Artist's concept of Voyager 2 traversing the outer heliosphere. Credit: NASA/JPL-Caltech
In an interview Monday, Voyager project scientist Ed Stone said the most likely cause of the hiccup is a bit flip, where parts of a stream of data are improperly formatted.

There are "probably one or two bits which have been flipped from a 0 to 1 or 1 to 0, and that affects only the science mode data," Stone told Spaceflight Now.

Officials expect to receive more data on Thursday or Friday indicating whether the issue is a simple bit flip or a more serious software upset.

"We will be sending a command to the spacecraft to transmit down bit by bit so we can look at it and determine which bit has been flipped, and then reset it to its proper state," Stone said.

Stone said even if the anomaly is a fundamental software error, engineers can develop a software patch to uplink to Voyager 2 that should resolve the problem.

Voyager 2's distance from Earth could complicate repairs. It takes nearly 13 hours for radio signals to travel each way between ground controllers and the spacecraft.

Controllers at the Jet Propulsion Laboratory in Pasadena, Calif., uncovered the problem April 22, when science data streaming down to Earth first showed signs of an anomaly.

"The telemetry comes down in a certain format," Stone said. "For some reason, that format changed, which means that the flight data system computer was no longer formatting properly."

NASA sent commands to Voyager 2 in late April, ordering the spacecraft to switch to engineering mode. Data on the probe's health and systems is not affected by the snafu.

"All I can tell you for sure is the engineering mode and the data is coming down just fine," Stone said. "That tells us the computer is working fine and that certainly gives us some confidence."

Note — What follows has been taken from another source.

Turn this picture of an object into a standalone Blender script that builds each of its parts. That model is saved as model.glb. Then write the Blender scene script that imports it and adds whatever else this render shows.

Launched in 1977 on a tour of Jupiter, Saturn, Uranus and Neptune, Voyager 2 is about 8.6 billion miles from Earth as it traverses the outer regions of the heliosphere, or the furthest reaches of the sun's influence.

Voyager 2 and its sistership, Voyager 1, should reach interstellar space within about 10 or 20 years. Both craft have enough propellant and electrical power to operate until at least 2020, according to NASA.

Both spacecraft are now exploring a region known as the heliosheath, where the sun's solar wind is slowed by pressure from interstellar gas.